When and how one decides to break away into a sprint is up to them, their conditioning, and readiness.
When applying this metaphor to the world of open source blockchain financial technology, there’s just one problem.
There is no finish line.
The race never ends.
The way you win is by aggregating the largest peloton and coordinating your leaders effectively.
This is why I am bullish Ethereum.
Ethereum’s foundation is inherently aligned with the values of open source technology, and that makes Ethereum’s peloton accessible to the most amount of people. The development of Ethereum has been with the specific strategy of being maximally inclusive to more riders in its pack. Ethereum has a comprehensible specification, multiple clients written in different languages, multiple L2 implementations to build on, and a virtual machine that is becoming the standard of Wall Street institutions.
The structure of Ethereum grows alongside the contributions to its open source ecosystem.
ETH
ETH is the native asset of Ethereum’s open source superstructure.

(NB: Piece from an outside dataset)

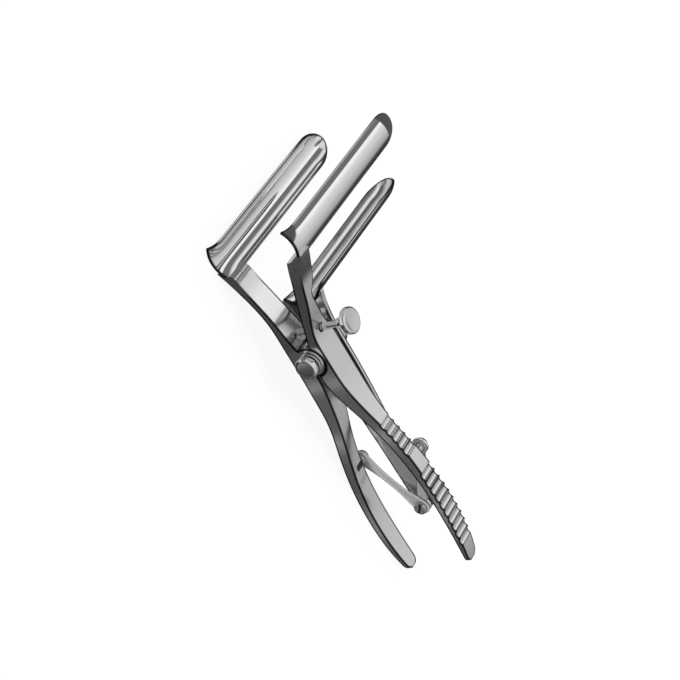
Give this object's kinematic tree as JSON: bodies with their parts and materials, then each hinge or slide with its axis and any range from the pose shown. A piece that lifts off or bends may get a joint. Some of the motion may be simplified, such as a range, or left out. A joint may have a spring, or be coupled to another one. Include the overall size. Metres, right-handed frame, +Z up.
{
  "type": "three-blade anal speculum",
  "caption": "Surgical speculum of polished steel: squeezing the ridged grips spreads half-round blades, a toggle linkage draws the third blade back and a thumb screw holds the opening.",
  "frame": {"origin": "centre of the resting part's bounding box, on the table it lies on", "axes": "+X from the blades to the grips, +Y along the pivot axis towards the blade tips, +Z up from the left lever to the right lever"},
  "size_m": [0.1826, 0.1168, 0.05],
  "materials": {
    "lever_steel": "polished",
    "blade_steel": "polished",
    "screw_steel": "polished",
    "knob_steel": "polished"
  },
  "bodies": {
    "left": {"left_lever": "lever_steel", "left_blade": "blade_steel", "left_link_screw": "screw_steel", "left_link_spacer": "screw_steel"},
    "right": {"right_lever": "lever_steel", "right_blade": "blade_steel", "right_link_screw": "screw_steel", "right_link_spacer": "screw_steel", "pivot_spacer": "screw_steel"},
    "pivot": {"pivot_screw": "screw_steel", "pivot_knob": "knob_steel", "pivot_nut": "knob_steel"},
    "toggle_left": {"left_link": "lever_steel"},
    "third": {"third_lever": "lever_steel", "third_blade": "blade_steel", "centre_screw": "screw_steel", "centre_nut": "screw_steel"},
    "toggle_right": {"right_link": "lever_steel"},
    "spreader": {"spread_rod": "screw_steel", "spread_collar": "knob_steel"},
    "spreader_knob": {"spread_knob": "knob_steel"}
  },
  "joints": [
    {"name": "lever_hinge", "type": "hinge", "parent": "left", "child": "right", "pos_m": [-0.02826, -0.04588, 0.02305], "axis": [0, -1, 0], "range_deg": [-3, 20]},
    {"name": "pivot_spin", "type": "hinge", "parent": "left", "child": "pivot", "pos_m": [-0.02826, -0.04588, 0.02305], "axis": [0, 1, 0], "continuous": true},
    {"name": "left_link_hinge", "type": "hinge", "parent": "left", "child": "toggle_left", "pos_m": [0.03264, -0.03863, 0.00559], "axis": [0, -1, 0], "range_deg": [-6, 32]},
    {"name": "third_hinge", "type": "hinge", "parent": "toggle_left", "child": "third", "pos_m": [0.06422, -0.03863, 0.02084], "axis": [0, -1, 0], "range_deg": [-22, 4]},
    {"name": "right_link_hinge", "type": "hinge", "parent": "right", "child": "toggle_right", "pos_m": [0.03341, -0.03703, 0.03758], "axis": [0, -1, 0], "range_deg": [-32, 6]},
    {"name": "spread_slide", "type": "slide", "parent": "right", "child": "spreader", "axis": [0.0239, 0, 0.9997], "range_m": [-0.0009, 0.0055]},
    {"name": "knob_spin", "type": "hinge", "parent": "spreader", "child": "spreader_knob", "pos_m": [-0.03986, -0.04588, 0.04834], "axis": [0.0239, 0, 0.9997], "continuous": true}
  ],
  "couplings": [
    {"joint": "left_link_hinge", "follows": "lever_hinge", "ratio": 1.56},
    {"joint": "third_hinge", "follows": "lever_hinge", "ratio": -1.06},
    {"joint": "right_link_hinge", "follows": "lever_hinge", "ratio": -1.56},
    {"joint": "spread_slide", "follows": "lever_hinge", "m_per_rad": 0.0148}
  ]
}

It is the currency that flows through, secures, and coordinates this global peloton of code.
Every smart contract, every L2, every application that plugs into Ethereum settles back into ETH. It is both the fuel and the collateral that makes the system work, the economic foundation that open source software has never had before.
Traditional business school models break down here. ETH is not “revenue,” it is not “equity,” and it is not neatly captured in any REV framework. ETH is the monetary substrate of humanity’s open source financial organism. Its value comes not from profit margins, but from the network effect of millions of people building, remixing, and compounding open source code into a financial system that is greater than the sum of its parts.